> **Supplied data**:

──────────────────────────────

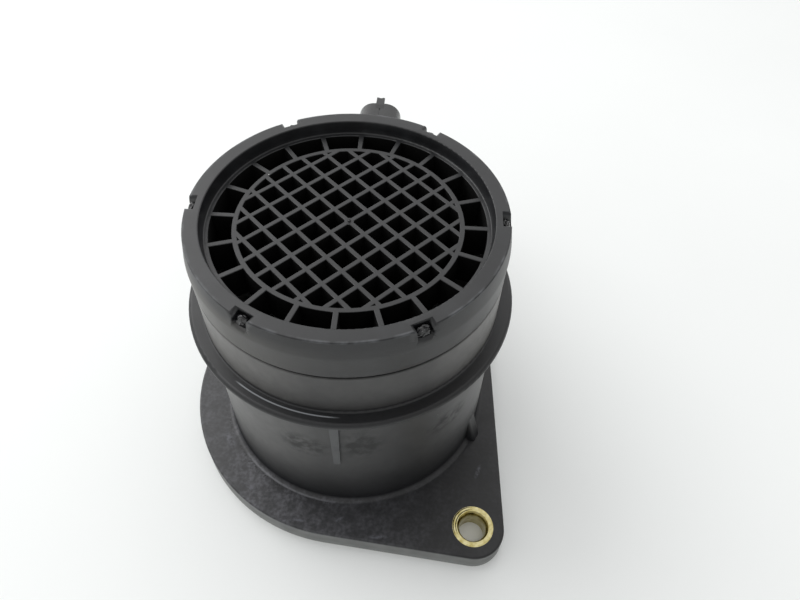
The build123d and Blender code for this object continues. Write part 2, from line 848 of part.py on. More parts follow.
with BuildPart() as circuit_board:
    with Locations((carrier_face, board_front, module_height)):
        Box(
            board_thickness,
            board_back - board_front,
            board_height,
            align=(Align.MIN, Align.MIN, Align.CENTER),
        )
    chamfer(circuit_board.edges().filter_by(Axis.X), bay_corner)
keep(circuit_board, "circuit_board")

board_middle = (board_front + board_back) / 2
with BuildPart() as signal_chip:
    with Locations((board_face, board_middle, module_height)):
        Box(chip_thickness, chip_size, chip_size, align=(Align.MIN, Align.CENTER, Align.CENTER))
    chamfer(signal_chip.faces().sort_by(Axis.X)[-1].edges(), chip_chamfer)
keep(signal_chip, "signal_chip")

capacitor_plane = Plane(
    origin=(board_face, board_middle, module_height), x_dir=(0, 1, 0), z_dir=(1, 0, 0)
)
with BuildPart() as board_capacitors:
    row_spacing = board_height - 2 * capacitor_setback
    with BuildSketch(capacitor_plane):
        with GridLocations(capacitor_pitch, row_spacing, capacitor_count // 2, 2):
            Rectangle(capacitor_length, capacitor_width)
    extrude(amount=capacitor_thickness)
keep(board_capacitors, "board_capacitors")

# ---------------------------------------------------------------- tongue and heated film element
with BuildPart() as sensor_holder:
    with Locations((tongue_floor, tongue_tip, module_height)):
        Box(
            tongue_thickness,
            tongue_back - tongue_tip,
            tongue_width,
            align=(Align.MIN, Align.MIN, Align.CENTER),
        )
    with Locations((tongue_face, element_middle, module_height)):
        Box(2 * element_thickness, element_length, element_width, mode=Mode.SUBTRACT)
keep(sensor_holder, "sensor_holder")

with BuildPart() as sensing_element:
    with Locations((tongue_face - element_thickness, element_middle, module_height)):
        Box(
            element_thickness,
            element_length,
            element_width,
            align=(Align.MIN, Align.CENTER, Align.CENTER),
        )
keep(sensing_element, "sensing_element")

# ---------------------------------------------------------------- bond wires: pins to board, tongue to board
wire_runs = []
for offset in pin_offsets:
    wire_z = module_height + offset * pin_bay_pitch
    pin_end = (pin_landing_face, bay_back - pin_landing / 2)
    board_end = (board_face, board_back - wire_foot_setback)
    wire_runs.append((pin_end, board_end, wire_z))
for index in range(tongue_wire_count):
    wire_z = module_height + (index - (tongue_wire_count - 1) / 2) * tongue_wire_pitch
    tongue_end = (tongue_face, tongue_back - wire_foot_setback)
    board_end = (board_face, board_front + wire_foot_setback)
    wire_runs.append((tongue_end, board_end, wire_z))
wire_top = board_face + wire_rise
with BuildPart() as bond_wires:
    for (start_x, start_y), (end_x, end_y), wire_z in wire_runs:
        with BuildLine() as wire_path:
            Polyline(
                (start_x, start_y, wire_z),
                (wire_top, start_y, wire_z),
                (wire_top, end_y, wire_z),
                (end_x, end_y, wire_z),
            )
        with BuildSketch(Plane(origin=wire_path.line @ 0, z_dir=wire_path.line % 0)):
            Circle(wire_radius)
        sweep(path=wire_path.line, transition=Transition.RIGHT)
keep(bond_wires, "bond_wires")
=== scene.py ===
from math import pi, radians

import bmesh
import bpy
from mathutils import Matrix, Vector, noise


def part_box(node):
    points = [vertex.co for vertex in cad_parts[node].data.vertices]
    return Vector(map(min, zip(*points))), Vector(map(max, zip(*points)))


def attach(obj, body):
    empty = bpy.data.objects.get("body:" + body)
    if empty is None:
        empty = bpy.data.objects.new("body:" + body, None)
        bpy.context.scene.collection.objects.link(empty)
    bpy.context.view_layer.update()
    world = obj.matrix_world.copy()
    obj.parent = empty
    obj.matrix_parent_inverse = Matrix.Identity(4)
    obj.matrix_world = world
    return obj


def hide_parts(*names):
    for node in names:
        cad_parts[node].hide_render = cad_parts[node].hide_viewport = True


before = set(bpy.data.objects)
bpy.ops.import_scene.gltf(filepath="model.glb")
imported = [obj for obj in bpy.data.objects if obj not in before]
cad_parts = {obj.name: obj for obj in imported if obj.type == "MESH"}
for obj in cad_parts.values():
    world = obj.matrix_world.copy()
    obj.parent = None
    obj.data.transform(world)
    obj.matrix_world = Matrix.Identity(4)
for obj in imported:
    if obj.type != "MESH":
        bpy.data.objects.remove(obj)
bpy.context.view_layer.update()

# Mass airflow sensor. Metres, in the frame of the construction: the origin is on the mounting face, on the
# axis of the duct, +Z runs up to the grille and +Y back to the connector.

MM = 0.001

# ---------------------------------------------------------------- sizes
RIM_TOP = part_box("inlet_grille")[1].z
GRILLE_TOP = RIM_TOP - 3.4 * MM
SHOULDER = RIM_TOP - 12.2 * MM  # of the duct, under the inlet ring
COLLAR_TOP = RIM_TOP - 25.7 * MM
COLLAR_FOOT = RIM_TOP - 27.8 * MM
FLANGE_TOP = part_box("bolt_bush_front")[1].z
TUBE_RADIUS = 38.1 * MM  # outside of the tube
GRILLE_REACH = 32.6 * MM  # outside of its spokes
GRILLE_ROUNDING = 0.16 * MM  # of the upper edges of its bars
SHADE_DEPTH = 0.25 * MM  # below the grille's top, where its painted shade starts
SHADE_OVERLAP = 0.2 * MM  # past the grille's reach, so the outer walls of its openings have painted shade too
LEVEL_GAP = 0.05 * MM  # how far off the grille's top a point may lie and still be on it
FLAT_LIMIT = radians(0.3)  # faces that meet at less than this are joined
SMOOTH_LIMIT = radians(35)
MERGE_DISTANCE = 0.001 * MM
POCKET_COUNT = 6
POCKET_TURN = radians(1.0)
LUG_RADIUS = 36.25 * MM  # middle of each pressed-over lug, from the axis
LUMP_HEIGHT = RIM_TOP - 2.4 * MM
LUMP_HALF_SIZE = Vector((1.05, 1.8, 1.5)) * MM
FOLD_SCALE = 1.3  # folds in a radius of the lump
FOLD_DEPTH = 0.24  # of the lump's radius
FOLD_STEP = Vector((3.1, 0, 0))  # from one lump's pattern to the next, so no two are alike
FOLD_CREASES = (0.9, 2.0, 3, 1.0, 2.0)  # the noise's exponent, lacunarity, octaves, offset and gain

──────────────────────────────

> **Objective**: Output every line above without altering anything.

> **Response below**:
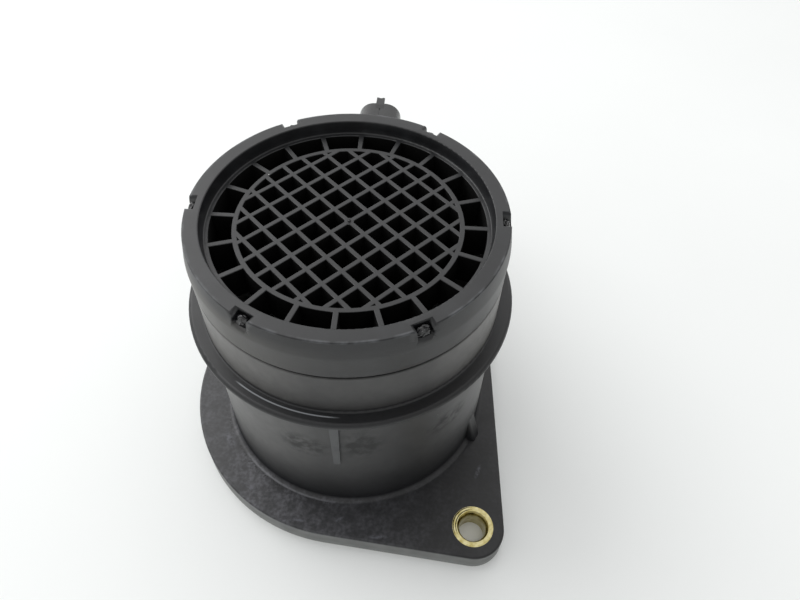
The build123d and Blender code for this object continues. Write part 2, from line 848 of part.py on. More parts follow.
with BuildPart() as circuit_board:
    with Locations((carrier_face, board_front, module_height)):
        Box(
            board_thickness,
            board_back - board_front,
            board_height,
            align=(Align.MIN, Align.MIN, Align.CENTER),
        )
    chamfer(circuit_board.edges().filter_by(Axis.X), bay_corner)
keep(circuit_board, "circuit_board")

board_middle = (board_front + board_back) / 2
with BuildPart() as signal_chip:
    with Locations((board_face, board_middle, module_height)):
        Box(chip_thickness, chip_size, chip_size, align=(Align.MIN, Align.CENTER, Align.CENTER))
    chamfer(signal_chip.faces().sort_by(Axis.X)[-1].edges(), chip_chamfer)
keep(signal_chip, "signal_chip")

capacitor_plane = Plane(
    origin=(board_face, board_middle, module_height), x_dir=(0, 1, 0), z_dir=(1, 0, 0)
)
with BuildPart() as board_capacitors:
    row_spacing = board_height - 2 * capacitor_setback
    with BuildSketch(capacitor_plane):
        with GridLocations(capacitor_pitch, row_spacing, capacitor_count // 2, 2):
            Rectangle(capacitor_length, capacitor_width)
    extrude(amount=capacitor_thickness)
keep(board_capacitors, "board_capacitors")

# ---------------------------------------------------------------- tongue and heated film element
with BuildPart() as sensor_holder:
    with Locations((tongue_floor, tongue_tip, module_height)):
        Box(
            tongue_thickness,
            tongue_back - tongue_tip,
            tongue_width,
            align=(Align.MIN, Align.MIN, Align.CENTER),
        )
    with Locations((tongue_face, element_middle, module_height)):
        Box(2 * element_thickness, element_length, element_width, mode=Mode.SUBTRACT)
keep(sensor_holder, "sensor_holder")

with BuildPart() as sensing_element:
    with Locations((tongue_face - element_thickness, element_middle, module_height)):
        Box(
            element_thickness,
            element_length,
            element_width,
            align=(Align.MIN, Align.CENTER, Align.CENTER),
        )
keep(sensing_element, "sensing_element")

# ---------------------------------------------------------------- bond wires: pins to board, tongue to board
wire_runs = []
for offset in pin_offsets:
    wire_z = module_height + offset * pin_bay_pitch
    pin_end = (pin_landing_face, bay_back - pin_landing / 2)
    board_end = (board_face, board_back - wire_foot_setback)
    wire_runs.append((pin_end, board_end, wire_z))
for index in range(tongue_wire_count):
    wire_z = module_height + (index - (tongue_wire_count - 1) / 2) * tongue_wire_pitch
    tongue_end = (tongue_face, tongue_back - wire_foot_setback)
    board_end = (board_face, board_front + wire_foot_setback)
    wire_runs.append((tongue_end, board_end, wire_z))
wire_top = board_face + wire_rise
with BuildPart() as bond_wires:
    for (start_x, start_y), (end_x, end_y), wire_z in wire_runs:
        with BuildLine() as wire_path:
            Polyline(
                (start_x, start_y, wire_z),
                (wire_top, start_y, wire_z),
                (wire_top, end_y, wire_z),
                (end_x, end_y, wire_z),
            )
        with BuildSketch(Plane(origin=wire_path.line @ 0, z_dir=wire_path.line % 0)):
            Circle(wire_radius)
        sweep(path=wire_path.line, transition=Transition.RIGHT)
keep(bond_wires, "bond_wires")
=== scene.py ===
from math import pi, radians

import bmesh
import bpy
from mathutils import Matrix, Vector, noise


def part_box(node):
    points = [vertex.co for vertex in cad_parts[node].data.vertices]
    return Vector(map(min, zip(*points))), Vector(map(max, zip(*points)))


def attach(obj, body):
    empty = bpy.data.objects.get("body:" + body)
    if empty is None:
        empty = bpy.data.objects.new("body:" + body, None)
        bpy.context.scene.collection.objects.link(empty)
    bpy.context.view_layer.update()
    world = obj.matrix_world.copy()
    obj.parent = empty
    obj.matrix_parent_inverse = Matrix.Identity(4)
    obj.matrix_world = world
    return obj


def hide_parts(*names):
    for node in names:
        cad_parts[node].hide_render = cad_parts[node].hide_viewport = True


before = set(bpy.data.objects)
bpy.ops.import_scene.gltf(filepath="model.glb")
imported = [obj for obj in bpy.data.objects if obj not in before]
cad_parts = {obj.name: obj for obj in imported if obj.type == "MESH"}
for obj in cad_parts.values():
    world = obj.matrix_world.copy()
    obj.parent = None
    obj.data.transform(world)
    obj.matrix_world = Matrix.Identity(4)
for obj in imported:
    if obj.type != "MESH":
        bpy.data.objects.remove(obj)
bpy.context.view_layer.update()

# Mass airflow sensor. Metres, in the frame of the construction: the origin is on the mounting face, on the
# axis of the duct, +Z runs up to the grille and +Y back to the connector.

MM = 0.001

# ---------------------------------------------------------------- sizes
RIM_TOP = part_box("inlet_grille")[1].z
GRILLE_TOP = RIM_TOP - 3.4 * MM
SHOULDER = RIM_TOP - 12.2 * MM  # of the duct, under the inlet ring
COLLAR_TOP = RIM_TOP - 25.7 * MM
COLLAR_FOOT = RIM_TOP - 27.8 * MM
FLANGE_TOP = part_box("bolt_bush_front")[1].z
TUBE_RADIUS = 38.1 * MM  # outside of the tube
GRILLE_REACH = 32.6 * MM  # outside of its spokes
GRILLE_ROUNDING = 0.16 * MM  # of the upper edges of its bars
SHADE_DEPTH = 0.25 * MM  # below the grille's top, where its painted shade starts
SHADE_OVERLAP = 0.2 * MM  # past the grille's reach, so the outer walls of its openings have painted shade too
LEVEL_GAP = 0.05 * MM  # how far off the grille's top a point may lie and still be on it
FLAT_LIMIT = radians(0.3)  # faces that meet at less than this are joined
SMOOTH_LIMIT = radians(35)
MERGE_DISTANCE = 0.001 * MM
POCKET_COUNT = 6
POCKET_TURN = radians(1.0)
LUG_RADIUS = 36.25 * MM  # middle of each pressed-over lug, from the axis
LUMP_HEIGHT = RIM_TOP - 2.4 * MM
LUMP_HALF_SIZE = Vector((1.05, 1.8, 1.5)) * MM
FOLD_SCALE = 1.3  # folds in a radius of the lump
FOLD_DEPTH = 0.24  # of the lump's radius
FOLD_STEP = Vector((3.1, 0, 0))  # from one lump's pattern to the next, so no two are alike
FOLD_CREASES = (0.9, 2.0, 3, 1.0, 2.0)  # the noise's exponent, lacunarity, octaves, offset and gain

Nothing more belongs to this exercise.